The first point of confusion may arise in that I assume the reader is already familiar with Robert Dick's advice: get to know the dynamic range of each note first. Then, keeping a constant airspeed, use the angle of the air to find both notes. If you don't research the gamut of air speed for each note, you'll never find the small range of speed that overlaps and works for both.

This is what I meant by having to unfocus to get the sense of focus. You need a constant airspeed and a wide angle at first that will let both notes in. LinkLinkPlease forgive my artistic crudeness, but here hopefully you can see where the angles overlap. If your focus is too narrow at first, you may miss the range where the angles overlap.

Now, to explain that bit about the low difference tone. An explanation of difference tones can be found in Wiki. Often is is not an actual, distinct tone that I hear. Rather, it is just a low sort of humming sound, or it's as if something opens acoustically at the bottom - a feeling rather than a sound.

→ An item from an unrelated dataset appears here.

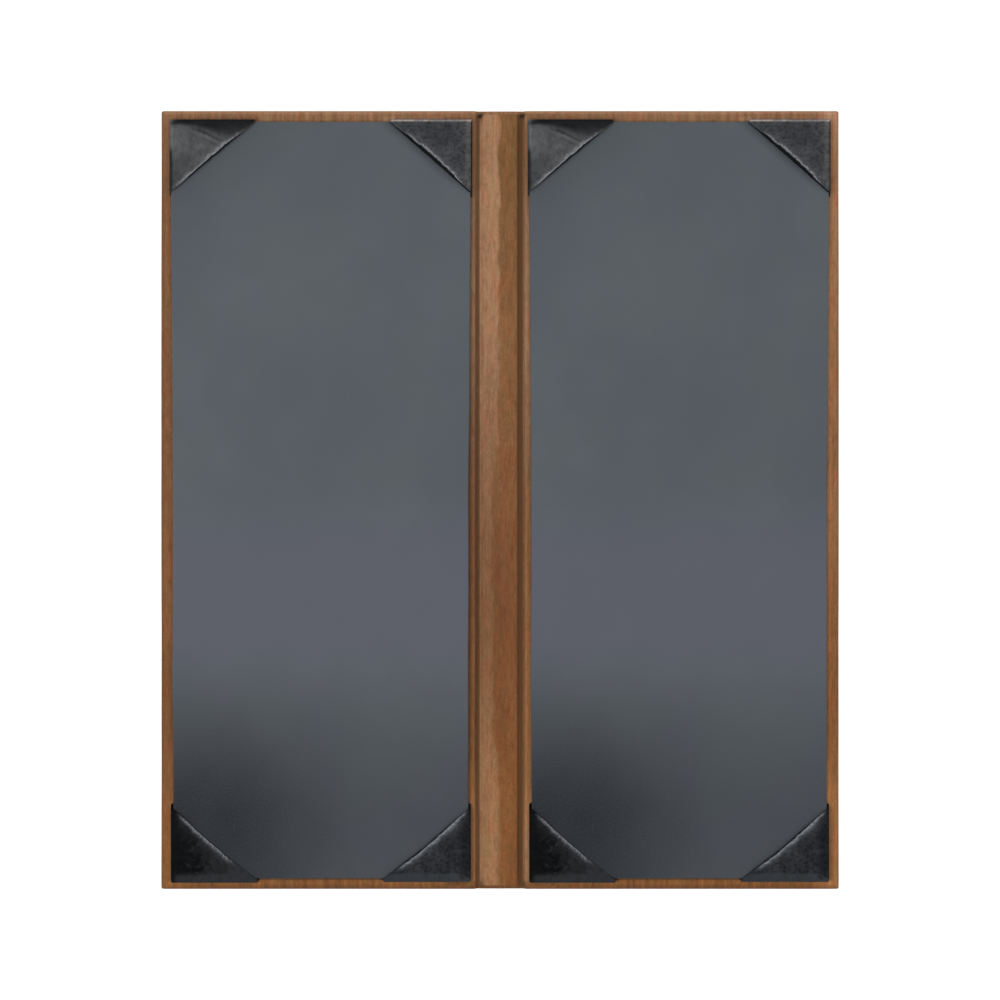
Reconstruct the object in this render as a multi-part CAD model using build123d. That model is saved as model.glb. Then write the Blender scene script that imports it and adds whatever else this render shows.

I hope this has been of help. Some of those multiphonics in Shun-San are hair-raising! Even someone like me who has been familiar with them for years needs to put in serious practice time on them. It is a good refresher!

Tuesday, June 15, 2010

Paradies Remembered

It's been over a month since the marathon premiere of Karlheinz Stockhausen's Klang cycle. I have been wanting to share the experience here, but I survived the project with too many mixed feelings. However if I don't get it out, my blogging energy may get permanently clogged. Also, Robert Bigio, the editor of Flute (the journal of the British Flute Society) has entrusted me with another project: a feature on Kathinka Pasveer. So it's time to get my thoughts in order.

Paradies is an 18-minute work for solo flute with electronics (8-channel tape). It must be played eyes closed, from memory, while wearing a specific shade of pink (HKS31, it's called in the German textile industry). A shirt in this color, worn with white pants and shoes, is also acceptable. The piece does not require movement on stage or any sort of choreography.

I have performed this piece 12 times between April 24 and May 29, 2010, and will perform it again in November in England.

Most of the questions that come my way have to do with how I managed to memorize the work. It is nowhere near as daunting as one might think because:
1) The piece uses the same series of 24 pitches over and over, mostly in sequence and only occasionally in easily recognizable variations. Analysis of this work is a no-brainer.
2) The player is involved in the compositional process.

To begin, I must explain that the work has 24 strophes. Each of these strophes has two parts:
1) a ritornello in which a melody is given but the dynamics, speed and articulation are decided by the player (this is the "involved in the compositional process" part)
2) a composed insert. The composed parts are called inserts because they may be inserted at any point during the ritornello. (Theoretically. This piece is fraught with unwritten rules, and the insertion of the composed insert must follow certain guidelines not given in the score.)

I began work on the piece after New Year's 2010, so had just over 4 months preparation time. There was no way for me to memorize the piece from the outset, since the ritornelli needed to be worked out and played for Kathinka. I didn't want to write anything onto hard disk only to have to erase it later. What I did memorize from the beginning was the structure of the piece. That in retrospect was a good idea. By the way, the ritornelli's dynamics, speed and articulation should be worked out rather than improvized. Whether you write them out or not is up to you. If your memory is at all visual or photographic, as mine partially is, I recommend writing.

I also realized the sooner I had a good version of the ritornelli, the sooner I could begin memorizing them. So my first order of business was writing the ritornelli. During the first rehearsal with Kathinka (January 25th), I ended up having to erase about two-thirds of what I had written, having trespassed many of the unwritten rules. By the time of the next rehearsal with Kathinka, on April 1st, we had a version that we could both be happy with and I could start the memory work in ernest. At that point it was not difficult. The ritornelli had been worked on for so long that memorizing them came easily, and the structure and the composed inserts had already been memorized.

I hope readers were not expecting a full discorse on how one memorizes music. For most of us it is an individual combination of visual, analytical and kinesthetic elements. For me, it is perhaps
Visual = 10%
Analytical = 10%
Kinesthetic (muscle memory)= 80%

Some of my tricks included
1) Setting a time schedule by working backwards from the date of the performance. Divide and conquer. Don't try to memorize all at once but set a certain amount for a certain time period.
2) Going through the piece without the flute in hand or the music in front of me. This I often did in the dark before going to sleep.
3) Procrastinating as much as legally possible in order to have the peace of mind required for clear intellectual work. This means taxes didn't get filed, Spring cleaning waited until Summer. Sort of the buy now, pay later strategy. If you can afford it, it does work.